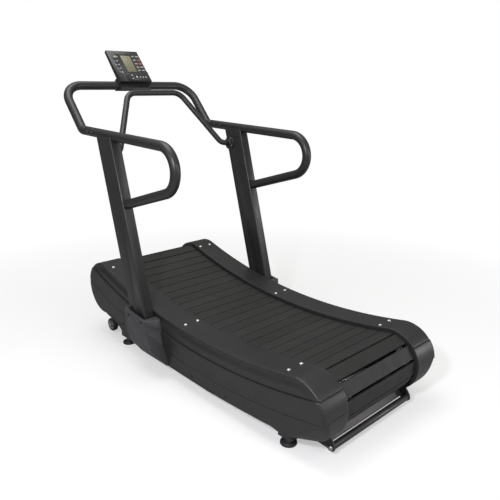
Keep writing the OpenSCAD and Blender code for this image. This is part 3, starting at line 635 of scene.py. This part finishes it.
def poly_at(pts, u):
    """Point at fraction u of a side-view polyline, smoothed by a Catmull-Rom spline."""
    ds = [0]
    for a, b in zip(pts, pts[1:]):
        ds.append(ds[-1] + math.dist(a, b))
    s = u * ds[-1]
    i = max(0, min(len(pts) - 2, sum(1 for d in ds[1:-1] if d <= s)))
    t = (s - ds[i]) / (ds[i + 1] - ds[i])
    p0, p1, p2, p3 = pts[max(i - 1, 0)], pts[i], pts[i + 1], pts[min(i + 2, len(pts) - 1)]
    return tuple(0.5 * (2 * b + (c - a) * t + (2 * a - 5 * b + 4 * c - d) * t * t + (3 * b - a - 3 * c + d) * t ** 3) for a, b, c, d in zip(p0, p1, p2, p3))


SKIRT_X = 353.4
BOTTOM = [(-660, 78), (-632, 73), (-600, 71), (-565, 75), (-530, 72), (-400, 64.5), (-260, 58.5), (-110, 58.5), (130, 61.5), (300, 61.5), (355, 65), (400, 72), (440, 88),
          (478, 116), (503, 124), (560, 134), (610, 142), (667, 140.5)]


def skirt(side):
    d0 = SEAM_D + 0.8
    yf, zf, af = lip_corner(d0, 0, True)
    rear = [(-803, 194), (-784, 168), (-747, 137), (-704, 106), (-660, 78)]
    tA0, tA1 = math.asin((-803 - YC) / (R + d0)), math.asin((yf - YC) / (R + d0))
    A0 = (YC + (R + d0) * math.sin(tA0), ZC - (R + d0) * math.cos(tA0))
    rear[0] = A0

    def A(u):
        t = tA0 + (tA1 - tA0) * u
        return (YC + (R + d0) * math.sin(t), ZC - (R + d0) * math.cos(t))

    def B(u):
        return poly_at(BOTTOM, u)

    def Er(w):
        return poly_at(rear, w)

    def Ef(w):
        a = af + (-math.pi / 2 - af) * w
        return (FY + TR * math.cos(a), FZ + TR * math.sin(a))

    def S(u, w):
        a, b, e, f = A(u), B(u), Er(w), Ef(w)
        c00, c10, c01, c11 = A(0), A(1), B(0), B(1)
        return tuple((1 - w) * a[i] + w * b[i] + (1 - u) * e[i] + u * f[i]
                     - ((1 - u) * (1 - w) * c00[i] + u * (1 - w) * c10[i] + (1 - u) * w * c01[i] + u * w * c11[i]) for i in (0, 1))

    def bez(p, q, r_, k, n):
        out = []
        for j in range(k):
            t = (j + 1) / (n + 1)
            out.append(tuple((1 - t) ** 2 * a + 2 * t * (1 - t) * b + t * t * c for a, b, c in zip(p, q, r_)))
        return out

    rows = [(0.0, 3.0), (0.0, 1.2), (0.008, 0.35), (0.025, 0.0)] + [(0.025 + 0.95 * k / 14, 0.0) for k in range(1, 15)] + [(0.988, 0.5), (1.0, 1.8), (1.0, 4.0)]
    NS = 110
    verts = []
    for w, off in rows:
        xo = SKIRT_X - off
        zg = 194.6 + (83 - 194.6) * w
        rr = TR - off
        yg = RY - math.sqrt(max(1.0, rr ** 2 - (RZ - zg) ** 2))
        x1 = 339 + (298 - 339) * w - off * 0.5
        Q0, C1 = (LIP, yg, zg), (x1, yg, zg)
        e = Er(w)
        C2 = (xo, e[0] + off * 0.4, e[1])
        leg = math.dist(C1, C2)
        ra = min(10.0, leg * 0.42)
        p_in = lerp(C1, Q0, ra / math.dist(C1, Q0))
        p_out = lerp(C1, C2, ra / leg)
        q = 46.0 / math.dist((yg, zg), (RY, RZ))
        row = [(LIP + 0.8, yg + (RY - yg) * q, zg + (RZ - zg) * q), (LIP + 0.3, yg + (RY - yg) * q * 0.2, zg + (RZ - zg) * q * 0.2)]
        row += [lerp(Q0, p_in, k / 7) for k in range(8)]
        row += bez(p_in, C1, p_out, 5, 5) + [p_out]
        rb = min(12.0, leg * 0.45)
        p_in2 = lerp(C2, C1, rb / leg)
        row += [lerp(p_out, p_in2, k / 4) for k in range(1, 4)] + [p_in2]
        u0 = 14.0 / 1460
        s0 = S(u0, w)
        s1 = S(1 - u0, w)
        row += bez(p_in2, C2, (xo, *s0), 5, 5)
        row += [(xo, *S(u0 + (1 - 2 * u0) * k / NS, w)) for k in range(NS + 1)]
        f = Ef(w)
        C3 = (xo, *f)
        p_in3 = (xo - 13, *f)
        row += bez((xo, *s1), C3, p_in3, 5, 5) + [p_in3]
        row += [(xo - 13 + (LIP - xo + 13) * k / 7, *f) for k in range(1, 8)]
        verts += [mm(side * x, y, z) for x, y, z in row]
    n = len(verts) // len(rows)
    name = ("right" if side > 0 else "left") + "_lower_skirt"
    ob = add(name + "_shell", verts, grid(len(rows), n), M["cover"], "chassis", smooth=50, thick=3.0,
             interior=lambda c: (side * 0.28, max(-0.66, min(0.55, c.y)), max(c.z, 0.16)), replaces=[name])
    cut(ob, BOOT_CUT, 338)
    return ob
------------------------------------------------
**Short problem**
Your output must be the lines of the material above, from the first through the line that contains "return tuple(0.5 *", copied exactly. Include both endpoints and nothing else.

**Answer to this task**
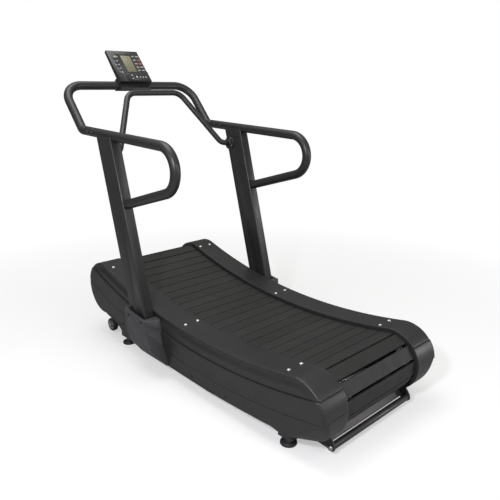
Keep writing the OpenSCAD and Blender code for this image. This is part 3, starting at line 635 of scene.py. This part finishes it.
def poly_at(pts, u):
    """Point at fraction u of a side-view polyline, smoothed by a Catmull-Rom spline."""
    ds = [0]
    for a, b in zip(pts, pts[1:]):
        ds.append(ds[-1] + math.dist(a, b))
    s = u * ds[-1]
    i = max(0, min(len(pts) - 2, sum(1 for d in ds[1:-1] if d <= s)))
    t = (s - ds[i]) / (ds[i + 1] - ds[i])
    p0, p1, p2, p3 = pts[max(i - 1, 0)], pts[i], pts[i + 1], pts[min(i + 2, len(pts) - 1)]
    return tuple(0.5 * (2 * b + (c - a) * t + (2 * a - 5 * b + 4 * c - d) * t * t + (3 * b - a - 3 * c + d) * t ** 3) for a, b, c, d in zip(p0, p1, p2, p3))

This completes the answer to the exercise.